Using Interp1 - monotonic increasing values

Hi, I have a data set consisting some dates and value. I would like to use interp1 so that I will be able to expand the values so that the value matrix include some more values corresponding to some more dates in the range of the dates that I already have but I get this error! "The grid vectors are not strictly monotonic increasing." I have attached the command line and the required matrices
%%%%%%%%%%%%%%%%%%%%%%%%%%%%%%
fd = interp1(diff_dates,diff_flows,res2(:,1),'linear');
%%%%%%%%%%%%%%%%%%%%%%%%%%%%%%
Have tried everything I can think of and find on the net but no luck
Thanks loads!

 Accepted Answer

You have some values of diff_dates and res2 that are exact repeats.

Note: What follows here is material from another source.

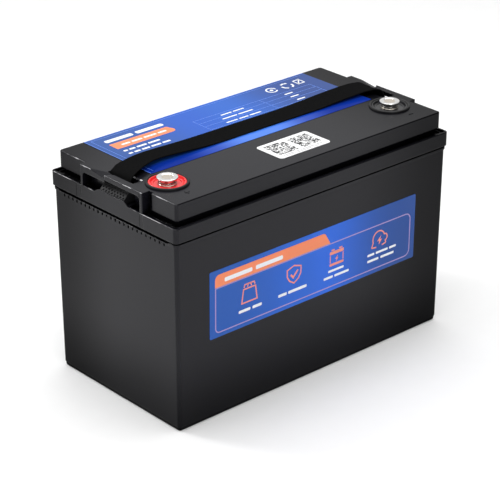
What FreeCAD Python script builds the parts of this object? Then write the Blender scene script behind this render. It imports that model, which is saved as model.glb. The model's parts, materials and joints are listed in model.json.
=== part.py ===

So when there are 2 y values for a single x value, what's it supposed to do? It doesn't know so it throws an error. Make sure you validate your input arrays or else it's "garbage in, errors out".

5 Comments

Thanks a lot for the answer. Indeed, that is what I cannot figure. I agree that there are two values for y (diff_flows) at some dates, but that is the way it should be, flow rates are constant for 1 day and then we changed it, so at some points we suddenly changed the flow rate. Now, I just want to drive the y value for some dates in between. Can I use interp1 for that somehow or is there any other command that I can use for extracting those?
Thanks loads!
Just find duplicated y values, and change the x's for them by adding a really tiny bit of noise, like 0.0000001*rand(1). That way you won't have the same x values anymore and it should work.
That should work, I can add noise to the duplicated numbers in this data set! Thanks!
But you have a function that has TWO y values at the same x. What value should your function have in that vicinity?
For example,
x = [0 1 1 2];
y = [1 2 3 4];
Now, I'd like to interpolate at a new value of x, say x = 0.5.
Suppose I arbitrarily adjust those x values to
x = [0 1 1.000000001 2]
Now I can interpolate at x = 0.5, since the function is single valued.
But be careful that you did not adjust the first of those duplicated values, since we would get a different interpolated prediction from the sequence below:
x = [0 1.000000001 1 2]
The point is, the common approach that is unambiguous is to average the y over any duplicates in x, replacing those duplicates with a new sequence
x = [1 1 2];
y = [1 2.5 4];
Good point. I was thinking more like a regression than an interpolation. If you nudged one of the points over and wanted some point in the "in between" area on the right, then it would matter which of the two points got nudged over closest to that point. Maybe for duplicated points she should just replace those two (or multiple) points with one x value and the average of the multiple y values.